Series One of Lost was one of the most exciting things ever. We all watched, chewing our knuckles, wondering what it all meant, what GENIUS masterplan was at work, what MONUMENT of televisual EXCELLENCE was being built on these EXHILARATING foundations?

And the answer is none. None monument. In series one, we had to endure the unending flashbacks to the characters' lives before they crash landed on the island. We sat patiently through them for the 90 seconds of gratifying plot advancement each episode afforded. 

And so it continued with Series Two. More mysteries! Lordy, it sure would be nice to have something explained, or some mystery revealed at some point, but gosh darn it, it's all so exciting!

Then JJ Abrams started making Cloverfield, and then we realised he was a fucking liar and a bullshit merchant and a substanceless piece of sucky fuck. Don't believe me? Click on this link and watch:

(Incidentally, don't let it put you off, which is one of my favourite websites)

And there it all is. Let me save you the precious minutes of humanity - I'll paraphrase his little talk. What he basically says is "I think it's way more exciting when you don't get to find out what's going on. And Macs are way cool." 

Oh, SUPER. Well, sorry, but isn't that part of the contract between the creator and the audience? We agree to watch your film or TV show or read your book, and you promise to give us some kind of fucking payoff.

Around Cloverfield time, Lost started doing flash... forwards, instead of flashbacks. A fantastic move, that suddenly made the time on the island, formerly the exciting part, the boring part. And in fact, we all started not to care about any of it, because nobody was really telling us anything about anything anymore. 

And this evening's episode, after a year's hiatus, is the most incomprehensible mess of bollocks I have ever seen. At any given time you don't know if you're watching a flashback, a flashforwards, a 'time-loop' on the island, or the delusions of Hurley, the mentally-disturbed fat guy, who must surely be on danger money for maintaining that weight for so many years. Dude, just looking at him makes me feel a little... Hurley.

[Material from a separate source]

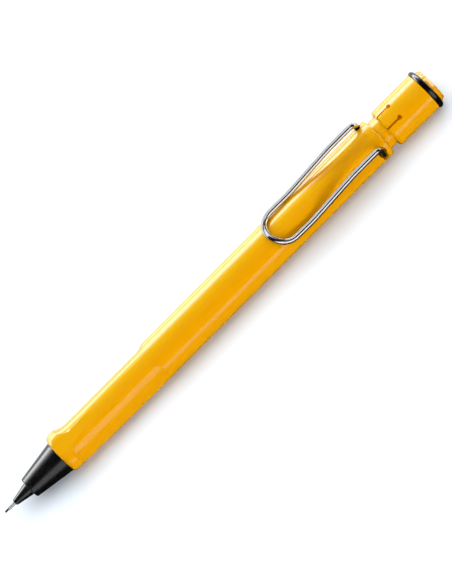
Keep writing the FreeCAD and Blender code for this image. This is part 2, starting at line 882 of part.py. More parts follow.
def clip_side_points(side):
    """The corners of one leg, from its hook to the turned end of the clip, in station coordinates."""
    leg = clip_leg_station.value()
    hook_end = (collar_bore_radius + size("clip_hook_gap")).value()
    spread = side * clip_leg_side.value()
    resting = size("barrel_radius").value() + size("clip_wire_radius").value() + size("clip_gap").value()
    touch_height = math.sqrt(resting**2 - spread**2)
    end_station = leg - size("clip_reach").value()
    end_bend = size("clip_end_bend").value() * math.tan(math.pi / 8)
    cut = abs(spread) - end_bend * BEND_MARGIN
    top = clip_top_height.value()
    fall_start = leg - size("clip_top_length").value()
    touch = fall_start - size("clip_fall_length").value()
    lift = resting - math.sqrt(resting**2 - (cut / 2) ** 2)
    return [
        Vector(leg, side * hook_end, size("clip_hook_height").value()),
        Vector(leg, spread, size("clip_hook_height").value()),
        Vector(leg, spread, top),
        Vector(fall_start, spread, top),
        Vector(touch, spread, touch_height),
        Vector(end_station + cut, spread, touch_height + lift * SIDE_RISE_SHARE),
        Vector(end_station, side * (abs(spread) - cut), resting + lift * END_RISE_SHARE),
    ]


def build_clip():
    """The clip: one wire from hook to hook, swept along its bent path."""
    bends = [
        size(name).value()
        for name in (
            "clip_hook_bend",
            "clip_top_bend",
            "clip_fall_bend",
            "clip_touch_bend",
            "clip_end_bend",
            "clip_end_bend",
        )
    ]
    points = clip_side_points(1) + clip_side_points(-1)[::-1]
    path = bent_wire_path(points, bends + bends[::-1])
    start = points[0]
    circle = Part.Circle(start, points[1] - start, size("clip_wire_radius").value())
    profile = Part.Wire([circle.toShape()])
    clip = doc.addObject("Part::Feature", "pocket_clip")
    clip.Label = "pocket_clip"
    clip.Shape = path.makePipeShell([profile], True, False)
    place(clip)
    return clip


def build_button():
    """The push button: skirt over the neck, hub on the tube, keyhole slits, seal groove and crown."""
    hub = size("tube_radius") + size("slip_clearance")
    skirt_rear = button_front + size("skirt_depth")
    ceiling = crown_end - size("crown_thickness")
    groove_half = size("seal_section_radius") + size("slip_clearance")
    seal_centre = seal_radius - size("seal_section_radius")
    crown_front = crown_end - size("crown_shoulder_length")
    crown_side = button_radius - size("crown_side_drop")
    outline = [
        (button_front, skirt_bore_radius),
        (skirt_rear, skirt_bore_radius),
        (skirt_rear, hub),
        (ceiling, hub),
        (ceiling, ZERO),
        (crown_end, ZERO),
        (crown_end, button_radius - size("crown_face_drop")),
        (crown_front, button_radius - size("crown_shoulder_drop")),
        (seal_station + size("crown_side_setback"), crown_side),
        (seal_station, crown_side),
        (seal_station, button_radius),
        (button_front, button_radius),
    ]
    body = new_body("push_button")
    revolve(body, "button_turned", outline)
    edge = circle_at(button_front, button_radius)
    round_edges(body, "skirt_edge", "Chamfer", size("button_edge"), edge)
    before = body.Shape.Volume
    section = new_sketch(body, "seal_groove", "XZ_Plane")
    add_circle(section, seal_station, seal_centre, groove_half)
    cut = add_feature(body, "PartDesign::Groove", "seal_groove_cut", section)
    cut.ReferenceAxis = (section, ["H_Axis"])
    cut.Angle = 360
    check_cut(body, before)
    cut_slits(body)
    return body


def cut_slits(body):
    """Keyhole slits through the skirt: one each side of the clip's plane, and the same pair opposite."""
    before = body.Shape.Volume
    half = size("slit_width") / 2
    eye = button_front + size("slit_eye_distance")
    corners = [
        (button_front - OVERRUN, ZERO - half),
        (eye, ZERO - half),
        (eye, half),
        (button_front - OVERRUN, half),
    ]
    cuts = []
    for name, side in (("left", 1), ("right", -1)):
        tilt = FreeCAD.Rotation(Vector(1, 0, 0), side * size("slit_angle").value())
        slit = new_sketch(body, f"{name}_slit", "XY_Plane")
        slit.AttachmentOffset = FreeCAD.Placement(Vector(0, 0, 0), tilt)
        add_outline(slit, corners)
        round_end = new_sketch(body, f"{name}_slit_eye", "XY_Plane")
        round_end.AttachmentOffset = FreeCAD.Placement(Vector(0, 0, 0), tilt)
        add_circle(round_end, eye, ZERO, size("slit_eye_radius"))
        for sketch in (slit, round_end):
            cut = add_feature(body, "PartDesign::Pocket", f"{sketch.Name}_cut", sketch)
            cut.Reversed = True
            cut.setExpression("Length", button_radius + OVERRUN)
            check_cut(body, before)
            cuts.append(cut)
    ring = body.newObject("PartDesign::PolarPattern", "opposite_slits")
    ring.Originals = cuts
    axis = [f for f in body.Origin.OriginFeatures if f.Role == "X_Axis"][0]
    ring.Axis = (axis, [""])
    ring.Angle = 360
    ring.Occurrences = 2
    body.Tip = ring
    check_cut(body, before)


def build_seal():
    body = new_body("button_ring")
    section = new_sketch(body, "seal_section", "XZ_Plane")
    centre = seal_radius - size("seal_section_radius")
    add_circle(section, seal_station, centre, size("seal_section_radius"))
    feature = add_feature(body, "PartDesign::Revolution", "seal_moulded", section)
    feature.ReferenceAxis = (section, ["H_Axis"])
    feature.Angle = 360
    return body


def build_holder():
    """The eraser's cup: a floor that holds the needle, a thin wall, and a flange on the tube's end."""
    floor = holder_front + size("holder_floor")
    needle = size("needle_radius") + size("slip_clearance")
    rear = holder_flange_front + size("holder_flange_length")
    flange = size("tube_radius") - size("holder_flange_inset")
    outline = [
        (holder_front, needle),
        (floor, needle),
        (floor, holder_bore_radius),
        (rear, holder_bore_radius),
        (rear, flange),
        (holder_flange_front, flange),
        (holder_flange_front, holder_radius),
        (holder_front, holder_radius),
    ]
    body = new_body("eraser_holder")
    revolve(body, "holder_drawn", outline)
    return body


def build_eraser():
    front = holder_front + size("holder_floor") + size("seat_gap")
    radius = eraser_radius
    body = new_body("eraser")
    outline = [(front, ZERO), (eraser_rear, ZERO), (eraser_rear, radius), (front, radius)]
    revolve(body, "eraser_cut", outline)
    edge = circle_at(eraser_rear, radius)
    round_edges(body, "eraser_edge", "Fillet", size("eraser_edge"), edge)
    return body


def build_needle():
    rear = holder_front + size("needle_seat_length")
    front = rear - size("needle_length")
    radius = size("needle_radius")
    body = new_body("cleaning_needle")
    outline = [(front, ZERO), (rear, ZERO), (rear, radius), (front, radius)]
    revolve(body, "needle_drawn", outline)
    return body


def build_all():
    parts = [
        build_lead(),
        build_spare_leads(),
        build_pipe(),
        build_nozzle(),
        build_retainer(),
        build_cone(),
        build_chuck_shank(),
        build_clutch_ring(),
        build_sleeve(),
        build_spring(),
        build_connector(),
        build_tube(),
        build_barrel(),
        build_collar(),
        build_clip(),
        build_button(),
        build_seal(),
        build_holder(),
        build_eraser(),
        build_needle(),
    ]
    parts += [build_jaw(number + 1) for number in range(JAW_COUNT)]
    doc.recompute()
    return parts


def check(parts):
    """Raise if any object failed, or any part's shape is empty or invalid."""
    for item in doc.Objects:
        if "Invalid" in item.State or "Error" in item.State:
            raise RuntimeError(f"{item.Name} failed: {item.State}")
    for part in parts:
        if part.Shape.isNull() or not part.Shape.isValid() or not part.Shape.Solids:
            raise RuntimeError(f"{part.Label} has no valid solid")


def export(parts):
    os.makedirs("parts", exist_ok=True)
    for part in parts:
        part.Shape.exportStep(os.path.join("parts", f"{part.Label}.step"))
        box = part.Shape.BoundBox
        print(f"{part.Label}: {part.Shape.Volume:.2f} mm3, x {box.XMin:.2f} to {box.XMax:.2f}")


pieces = build_all()
check(pieces)
export(pieces)
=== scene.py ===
"""Dresses a push-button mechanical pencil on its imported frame, and lights it on a pale floor."""

import json
import logging
import math
from dataclasses import dataclass
from enum import Enum

import bpy
from mathutils import Matrix, Vector


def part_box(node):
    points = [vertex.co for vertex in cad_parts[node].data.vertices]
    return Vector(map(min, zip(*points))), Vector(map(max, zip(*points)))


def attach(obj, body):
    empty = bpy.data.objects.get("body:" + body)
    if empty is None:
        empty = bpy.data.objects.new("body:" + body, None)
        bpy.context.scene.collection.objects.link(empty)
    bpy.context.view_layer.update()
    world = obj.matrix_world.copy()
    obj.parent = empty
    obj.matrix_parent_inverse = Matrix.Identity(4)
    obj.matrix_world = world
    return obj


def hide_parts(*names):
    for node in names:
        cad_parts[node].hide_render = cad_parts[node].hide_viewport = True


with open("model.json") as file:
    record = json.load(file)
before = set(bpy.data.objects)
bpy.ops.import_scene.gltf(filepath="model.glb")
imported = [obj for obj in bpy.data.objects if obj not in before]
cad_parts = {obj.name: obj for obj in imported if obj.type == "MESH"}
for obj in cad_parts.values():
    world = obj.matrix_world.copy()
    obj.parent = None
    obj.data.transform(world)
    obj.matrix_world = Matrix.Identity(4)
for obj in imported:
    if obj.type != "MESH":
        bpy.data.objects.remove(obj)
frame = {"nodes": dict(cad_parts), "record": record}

LOG = logging.getLogger("mechanical_pencil")
MM = 0.001
AXIS_HEIGHT = 0.0055
# Angles between faces: shaded smooth below the first, rounded above the others.
SMOOTH_BELOW = math.radians(50)
TURNED_CORNER = math.radians(32)
CUT_CORNER = 0.9
Colour = tuple[float, float, float]
Edges = tuple[float, float, float, float]

# Where the cap's painted glow begins, is full, begins to fade and is gone, in metres: off the axis,
# then along it.
CAP_WALL: Edges = (0.00412, 0.00418, 0.00500, 0.00506)
CAP_SKIRT: Edges = (0.05545, 0.05550, 0.06190, 0.06200)
# The clip's two holes, in metres, and how far from them the painted shade round them begins and is
# full.
HOOK_ALONG = 0.0505
HOOK_ACROSS = 0.0044
HOOK_UNDERSIDE = (0.0077, 0.0074)
HOOK_SHADE = (0.00112, 0.00100)
# How squarely drawn metal faces SQUARE_ON where the painted shade on its sides begins and where it
# is darkest.
PAINTED_SIDE_SHADE = (0.62, 0.22)
SQUARE_ON = (0.0, -0.326, 0.946)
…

The whole thing smacks of a play mounted by two six-year-olds who are frantically trying to raise the stakes as they sense the endgame of bedtime approaching:

"And, then, er, and then, a THING comes out of the trees and it's made of SMOKE!"

"No, come on JJ, it's bedtime, isn't it...?"

"No, and then... And THEN! They discover they are travelling in TIME!" (Starts bouncing on sofa.)

"Come on JJ... Teeth"

"But, no, and then, then, one of them's DEAD but he's not!" (Leaps off sofa.)

"Teeth and bed."

"No, TWO of them!" (Smashes into brand new DAB radio with iPod dock.)

"Right. That's it."

Getting into a mess is a piece of cake. Getting back out of it without losing your audience is the hard part. JJ Abrams, you SUCKY PIECE OF COCKING SHAFT. 

Oh, and isn't it awful what's going on in the Middle East.

Monday, 19 January 2009

It's Officially the Saddest Day of the Year

Another one of those official-but-pointless press releases.

Now look.

There’s plenty to be unhappy about. God knows we’re all facing those foul little squirts of adrenalin with the credit crunch, and this morning it seems Britain has been hit by a water cannon, but come on.

You could be living in the hottest part of the world, where people every day have to walk a 30-mile round trip to fetch their water in sweltering heat, and when the water comes out of the ground, it is literally boiling.

You could be George W Bush, about to give way to someone approximately 8 billion times more popular than you – no money is worth that, dude.

You could be an animal – would you like to spend your life as a dung beetle? I would, actually, but I’m a bit weird like that.
Or you could be a patient awaiting dentistry in the 18th Century. That was not fun.

And if you really want to widen the frame on the luckiness thing:

Arthur C Clarke said we are nothing but chemicals risen to consciousness, so be grateful that the chemicals that make up you aren’t currently being used as a swamp, or a cow pat, or a lamp, or spinning through the vast, cold vacuum of space as a lifeless comet, or Gary Bushell’s Beard, getting covered in bits of egg and venom.

So come on, brace up, let’s make the best of it. It’s really not so bad. Have a good day.